Isaacman, Menon, Poteet and Gillis will be exposed to the vacuum of space as their Crew Dragon capsule is depressurized and a circular hatch is opened. And two crew members, Gillis and Isaacman, will exit the spacecraft during the roughly two hours that the vehicle is left with an open doorway into the vast expanse.
The crew will be shielded from the unforgiving void only by SpaceX’s new Extravehicular Activity — or EVA — suits. The spacesuits were designed and developed in 2 ½ years, which is incredibly quick by aerospace standards.
In comparison, NASA has been trying for well over a decade to secure replacements for the aging spacesuits aboard the International Space Station. Those suits were designed 40 years ago.
The Crew Dragon capsule is already putting the crew through a lengthy “pre-breathe” process, which prepares the astronauts’ bodies for the spacewalk. It works by slowly purging nitrogen from the crew members’ blood so that the gas does not bubble up in their bloodstream as the pressure changes inside the vehicle.
The pre-breathe process aims to avoid decompression sickness — the same dangerous and potentially fatal illness that scuba divers may face if they attempt to surface too quickly.
The pre-breathe protocol the Polaris Dawn crew is undergoing is entirely unlike what is carried out on the International Space Station. The space station has special air locks where astronauts can undergo a rapid pre-breathing process before beginning their spacewalks. It takes only a couple of hours.
The Polaris Dawn crew’s pre-breathe routine, however, will last about 45 hours, Gillis told CNN, as the oxygen content in the cabin slowly increases while the pressure decreases.
“What is really cool about this (pre-breathing) profile is it actually, in many ways, is much less risky than what the standard is on the space station,” Gillis told CNN. “It’s like opening a can of soda pop — and you want to open the can (and have) none of the bubbles to come out because the pressure outside of the can is equal to what’s inside.”

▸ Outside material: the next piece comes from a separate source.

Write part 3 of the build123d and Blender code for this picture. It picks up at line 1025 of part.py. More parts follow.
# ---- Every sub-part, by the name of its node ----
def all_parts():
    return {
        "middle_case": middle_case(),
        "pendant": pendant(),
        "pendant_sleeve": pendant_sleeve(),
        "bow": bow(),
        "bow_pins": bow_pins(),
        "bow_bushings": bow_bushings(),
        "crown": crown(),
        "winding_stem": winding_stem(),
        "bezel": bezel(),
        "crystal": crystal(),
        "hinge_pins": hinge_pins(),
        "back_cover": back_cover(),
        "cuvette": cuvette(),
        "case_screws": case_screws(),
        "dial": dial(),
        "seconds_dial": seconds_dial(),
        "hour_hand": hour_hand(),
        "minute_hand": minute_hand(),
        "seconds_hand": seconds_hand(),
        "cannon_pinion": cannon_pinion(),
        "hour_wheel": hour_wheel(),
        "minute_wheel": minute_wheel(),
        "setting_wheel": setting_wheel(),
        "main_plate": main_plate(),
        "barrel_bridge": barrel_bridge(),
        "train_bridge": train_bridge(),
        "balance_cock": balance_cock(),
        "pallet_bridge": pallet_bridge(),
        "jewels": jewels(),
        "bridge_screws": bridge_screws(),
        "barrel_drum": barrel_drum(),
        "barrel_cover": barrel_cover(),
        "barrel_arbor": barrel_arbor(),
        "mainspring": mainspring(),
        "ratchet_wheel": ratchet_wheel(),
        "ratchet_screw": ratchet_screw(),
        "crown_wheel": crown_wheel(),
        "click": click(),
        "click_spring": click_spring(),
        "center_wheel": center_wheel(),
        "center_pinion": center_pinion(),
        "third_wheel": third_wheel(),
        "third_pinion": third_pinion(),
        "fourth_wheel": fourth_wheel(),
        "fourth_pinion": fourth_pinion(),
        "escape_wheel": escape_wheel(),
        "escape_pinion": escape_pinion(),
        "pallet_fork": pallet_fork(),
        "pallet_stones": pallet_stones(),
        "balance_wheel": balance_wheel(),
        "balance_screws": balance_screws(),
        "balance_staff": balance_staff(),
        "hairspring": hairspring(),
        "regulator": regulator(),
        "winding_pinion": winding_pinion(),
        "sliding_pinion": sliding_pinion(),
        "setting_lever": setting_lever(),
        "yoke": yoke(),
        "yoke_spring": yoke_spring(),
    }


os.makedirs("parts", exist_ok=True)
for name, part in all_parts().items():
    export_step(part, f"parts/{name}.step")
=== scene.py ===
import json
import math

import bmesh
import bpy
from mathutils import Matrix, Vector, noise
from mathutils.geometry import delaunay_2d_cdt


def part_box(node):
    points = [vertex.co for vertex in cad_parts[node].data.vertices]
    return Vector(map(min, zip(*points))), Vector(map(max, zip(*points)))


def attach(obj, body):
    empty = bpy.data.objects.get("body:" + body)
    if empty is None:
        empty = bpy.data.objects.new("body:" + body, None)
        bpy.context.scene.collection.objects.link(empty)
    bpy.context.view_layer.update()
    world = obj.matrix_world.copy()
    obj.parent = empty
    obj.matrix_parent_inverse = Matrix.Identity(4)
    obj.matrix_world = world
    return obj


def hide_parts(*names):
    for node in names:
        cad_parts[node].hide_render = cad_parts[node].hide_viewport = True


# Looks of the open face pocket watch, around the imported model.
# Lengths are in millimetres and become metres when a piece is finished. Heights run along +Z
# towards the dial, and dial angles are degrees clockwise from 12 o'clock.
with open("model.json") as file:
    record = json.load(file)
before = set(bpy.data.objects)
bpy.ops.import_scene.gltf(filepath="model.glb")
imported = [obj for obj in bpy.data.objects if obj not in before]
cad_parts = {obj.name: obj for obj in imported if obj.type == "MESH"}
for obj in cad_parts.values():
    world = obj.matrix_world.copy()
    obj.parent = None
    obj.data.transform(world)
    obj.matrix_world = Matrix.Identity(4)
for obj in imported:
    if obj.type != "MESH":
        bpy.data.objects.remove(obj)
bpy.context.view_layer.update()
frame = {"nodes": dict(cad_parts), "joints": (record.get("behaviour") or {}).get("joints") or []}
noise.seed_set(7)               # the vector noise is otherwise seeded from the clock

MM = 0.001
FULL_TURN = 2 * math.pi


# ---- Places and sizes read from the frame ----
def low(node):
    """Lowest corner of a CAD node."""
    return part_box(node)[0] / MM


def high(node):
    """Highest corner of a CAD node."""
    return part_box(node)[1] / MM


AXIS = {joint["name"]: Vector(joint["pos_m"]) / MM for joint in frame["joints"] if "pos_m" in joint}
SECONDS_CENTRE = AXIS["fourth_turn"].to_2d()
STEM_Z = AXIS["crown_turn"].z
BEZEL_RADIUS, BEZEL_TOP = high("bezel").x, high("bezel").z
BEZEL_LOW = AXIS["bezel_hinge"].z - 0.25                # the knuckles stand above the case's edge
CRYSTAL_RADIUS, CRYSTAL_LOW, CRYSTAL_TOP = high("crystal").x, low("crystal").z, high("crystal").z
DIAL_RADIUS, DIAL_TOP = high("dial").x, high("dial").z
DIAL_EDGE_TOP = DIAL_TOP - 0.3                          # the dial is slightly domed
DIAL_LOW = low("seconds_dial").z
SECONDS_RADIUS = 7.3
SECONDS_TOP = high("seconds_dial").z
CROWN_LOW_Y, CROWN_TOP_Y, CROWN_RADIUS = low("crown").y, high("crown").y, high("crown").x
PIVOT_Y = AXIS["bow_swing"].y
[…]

By lowering the pressure inside Crew Dragon, Gillis said, and putting on their spacesuits just as the ambient pressure equals the suit pressure — the crew members can better mitigate any risk of unwanted bubbles.

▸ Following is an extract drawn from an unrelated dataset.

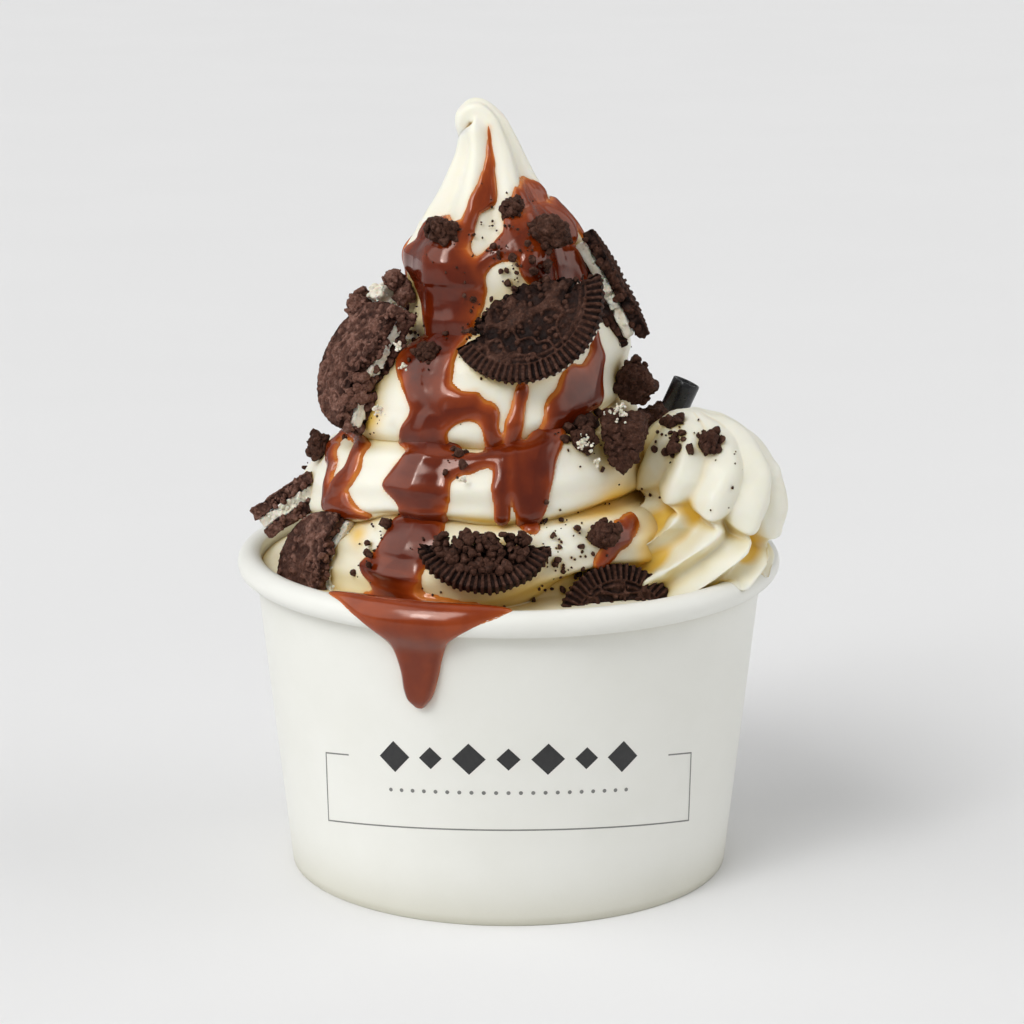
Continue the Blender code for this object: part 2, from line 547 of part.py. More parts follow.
def make_cookie(name, centre, azimuth, elevation, roll, radius, cut, bulge, layers, mats, seed):
    """Makes the layers of one sandwich cookie, outermost first, and returns the room they need."""
    where = placed(centre, azimuth, elevation, roll)
    rng = np.random.default_rng(seed)
    high = 0.0
    for k, kind in enumerate(layers):
        low = high - DEPTHS[kind]
        if kind in "fd":
            edge = outline(radius - 1.4, cut - 0.5, bulge, seed + k, 11)
            body = slab(edge, low, high, "flat", rng)
        else:
            edge = outline(radius, cut, bulge, seed + k, 19)
            form = "crumbled" if kind == "r" else "bordered" if k == 0 else "flat"
            body = slab(edge, low, high, form, rng)
        points = [where @ Vector(p) for p in body[0]]
        label = name
        if len(layers) > 1:
            label = name + ("_filling" if kind in "fd" else "_wafer_" + "ab"[k // 2])
        add_solid(label, points, body[1], mats[kind])
        bottom, high = low, low - LAYER_GAP
    room = outline(radius + 0.9, cut, bulge, seed, 11)
    half = (radius + 0.9) * np.cos(np.arcsin(cut / (radius + 0.9)))
    room[11:, 1] = cut + 2.0 + bulge * (1.0 - (np.clip(room[11:, 0] / half, -1.0, 1.0)) ** 2)
    body = slab(room, bottom - CLEAR, CLEAR if "r" not in layers else 4.0, "flat", rng)
    points = [where @ Vector(p) for p in body[0]]
    return add_solid(name + "_room", points, body[1], mats["w"])


def make_chunk(name, centre, sizes, mat, seed):
    """A broken lump of cookie and the room it needs."""
    rng = np.random.default_rng(seed)
    turn = Matrix.Rotation(rng.uniform(0, 6.28), 3, "Z") @ Matrix.Rotation(rng.uniform(-0.6, 0.6), 3, "X")
    bodies = []
    bumps = rng.uniform(0.76, 1.12, 42)
    for label, grow in ((name, 0.0), (name + "_room", 0.45)):
        bm = bmesh.new()
        bmesh.ops.create_icosphere(bm, subdivisions=2, radius=1.0)
        points = []
        for v, bump in zip(bm.verts, bumps):
            p = Vector([c * s for c, s in zip(v.co * bump, sizes)])
            p = p + p.normalized() * grow
            points.append(Vector(centre) + turn @ p)
        faces = [tuple(v.index for v in f.verts) for f in bm.faces]
        bm.free()
        bodies.append(add_solid(label, points, faces, mat))
    return bodies


def make_wedge(mat):
    """The wedge-shaped lump of cookie and the room it needs."""
    bodies = []
    for label, grow in (("chunk_right_big", 0.0), ("wedge_room", 0.45)):
        bm = bmesh.new()
        for corner in WEDGE:
            p = Vector(corner)
            bm.verts.new(p + p.normalized() * grow)
        bmesh.ops.convex_hull(bm, input=bm.verts)
        bm.verts.index_update()
        points = [Vector(WEDGE_AT) + v.co for v in bm.verts]
        faces = [tuple(v.index for v in f.verts) for f in bm.faces]
        bm.free()
        bodies.append(add_solid(label, points, faces, mat))
    return bodies[1]


def carve(target, cutters):
    """Cut the bodies in a list out of the target and keep its largest piece."""
    group = bpy.data.collections.new(target.name + "_cut")
    bpy.context.scene.collection.children.link(group)
    for cutter in cutters:
        group.objects.link(cutter)
    mod = target.modifiers.new("cut", "BOOLEAN")
    mod.operation = "DIFFERENCE"
    mod.operand_type = "COLLECTION"
    mod.collection = group
    mod.solver = "EXACT"
    bpy.context.view_layer.update()
    graph = bpy.context.evaluated_depsgraph_get()
    mesh = bpy.data.meshes.new_from_object(target.evaluated_get(graph))
    target.modifiers.remove(mod)
    for cutter in cutters:
        group.objects.unlink(cutter)
    bpy.data.collections.remove(group)
    target.data = mesh
    keep_largest(target)


def keep_largest(target):
    """Drop loose scraps and weld points that fall together."""
    bm = bmesh.new()
    bm.from_mesh(target.data)
    bmesh.ops.remove_doubles(bm, verts=bm.verts, dist=0.000005)
    bmesh.ops.dissolve_degenerate(bm, edges=bm.edges, dist=0.000002)
    bmesh.ops.triangulate(bm, faces=bm.faces)
    left = set(bm.verts)
    pieces = []
    while left:
        stack = [left.pop()]
        piece = {stack[0]}
        while stack:
            for edge in stack.pop().link_edges:
                for v in edge.verts:
                    if v in left:
                        left.discard(v)
                        piece.add(v)
                        stack.append(v)
        pieces.append(piece)
    pieces.sort(key=len)
    scraps = [v for piece in pieces[:-1] for v in piece]
    if scraps:
        bmesh.ops.delete(bm, geom=scraps, context="VERTS")
    bm.to_mesh(target.data)
    bm.free()


def drop(objects):
    for obj in objects:
        bpy.data.objects.remove(obj)


for old in list(bpy.data.objects):
    bpy.data.objects.remove(old)

paper = material("paper", (0.86, 0.86, 0.83), 0.45)
cream = material("soft_serve", (0.90, 0.87, 0.76), 0.38)
whip = material("whipped_cream", (0.93, 0.92, 0.86), 0.45)
sauce = material("chocolate_sauce", (0.16, 0.035, 0.012), 0.12)
wafer = material("cocoa_wafer", (0.055, 0.024, 0.017), 0.7)
filling = material("cookie_filling", (0.86, 0.82, 0.74), 0.6)
black = material("straw_plastic", (0.012, 0.012, 0.012), 0.3)

cup = make_cup(paper)
guard = make_cup_guard(paper)
ice_cream = make_ice_cream(cream)
whipped = make_whipped(whip)
whipped_room = make_whipped_room(whip)
spill = make_spill(sauce, 0.0, "sauce_overflow")
spill_room = make_spill(sauce, 0.35, "spill_room")
straw = make_straw(black)
straw_room = make_straw_room(black)

rooms = [make_wedge(wafer)]
for number, row in enumerate(COOKIES):
    rooms.append(make_cookie(*row, {"w": wafer, "r": wafer, "f": filling, "d": filling}, 40 + 7 * number))
for number, (name, angle, height, lift, sizes) in enumerate(CHUNKS):
    spot = swirl(np.array([angle]), np.array([float(height)]))[0]
    spot = spot + swirl_normal(np.array([angle]), np.array([float(height)]))[0] * lift
    rooms.append(make_chunk(name, spot, sizes, wafer, 300 + number)[1])
for number, row in enumerate(PLACED_CHUNKS):
    rooms.append(make_chunk(*row, wafer, 350 + number)[1])

carve(whipped, [guard, straw_room] + rooms)
carve(ice_cream, [guard, whipped_room, spill_room, straw_room] + rooms)
drop(rooms + [guard, whipped_room, spill_room, straw_room])
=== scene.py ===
"""Looks of the cookies and cream sundae. Tables are in millimetres, the scene is in metres."""
import bmesh
import bpy
import numpy as np
from mathutils import Matrix, Quaternion, Vector


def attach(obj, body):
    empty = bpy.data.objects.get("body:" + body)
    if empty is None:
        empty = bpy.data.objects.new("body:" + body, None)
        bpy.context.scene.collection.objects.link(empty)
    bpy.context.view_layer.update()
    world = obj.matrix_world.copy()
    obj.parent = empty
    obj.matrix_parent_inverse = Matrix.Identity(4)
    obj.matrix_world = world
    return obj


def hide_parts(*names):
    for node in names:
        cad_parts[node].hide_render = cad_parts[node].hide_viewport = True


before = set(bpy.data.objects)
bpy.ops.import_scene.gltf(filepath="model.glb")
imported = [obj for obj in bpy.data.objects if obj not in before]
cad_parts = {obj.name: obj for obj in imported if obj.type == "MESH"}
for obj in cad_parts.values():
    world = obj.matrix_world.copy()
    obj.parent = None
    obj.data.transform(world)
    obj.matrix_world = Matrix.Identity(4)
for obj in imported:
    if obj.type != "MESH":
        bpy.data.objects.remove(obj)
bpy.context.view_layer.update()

MM = 0.001
# Cup: radii of base, wall's top and rolled rim, thickness of wall and foot ring, height under the bottom
BASE_R, WALL_TOP_R, ROLL_R, WALL, FOOT, RECESS = 46.7, 53.6, 2.73, 0.9, 1.8, 3.5
# The rolled rim's middle as radius and height, and the angles at which it starts and ends
ROLL_AT, ROLL_START, ROLL_END = (54.77, 66.07), -115, 139.3

# Swirl: height parameter, centre x, centre height, outer radius
SWIRL = (
    (66, -1, 66, 43.6), (72, -2.4, 72, 43.2), (78, -3.8, 78, 41.2), (86, -4.6, 86, 37.4), (96, -4, 96, 33.5),
    (106, -2.6, 106, 29), (116, -0.8, 116, 22.6), (124, -1.1, 124, 19.4), (132, -2.9, 132, 17.6),
    (137, -2.9, 137, 14.8), (142, -3.4, 142, 11), (147, -3.8, 147, 8.4), (152, -4.2, 151.6, 6.6),
    (156, -4.8, 155.2, 5.4), (160, -5.9, 158.4, 4.5), (163, -7.2, 159.9, 3.5), (165, -8.4, 159.4, 2.7),
    (167, -9, 157.6, 2.1), (169.5, -9.3, 155.4, 1.1),
)
T_LOW, T_HIGH = 66.4, 169.5
# Coils: heights where they meet at the front, depth of the creases, and of the lengthwise flutes
COIL_EDGES = (48, 64, 80, 98, 118, 142, 170)
CREASE = ((60, 5), (80, 5), (98, 4.5), (116, 3), (128, 1.2), (138, 0.3), (145, 0))
FLUTES = ((112, 0), (124, 0.035), (134, 0.09), (148, 0.13), (158, 0.13), (168, 0))
FLUTE_COUNT = 6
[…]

The biggest challenge comes after the spacewalk concludes: closing the hatch on board the Crew Dragon capsule, getting pressurization to back to normal and safely returning to Earth.
“You should be nervous about (this mission),” former NASA astronaut and SpaceX adviser Garrett Reisman told CNN in August. “Anytime you try something for the first time there are significant risks. I’ll feel much better when they are back inside with the hatch closed and latched.”
Correction: A previous version of this article included an incorrect photo of a SpaceX EVA suit. The image has been replaced with one showing the correct suit.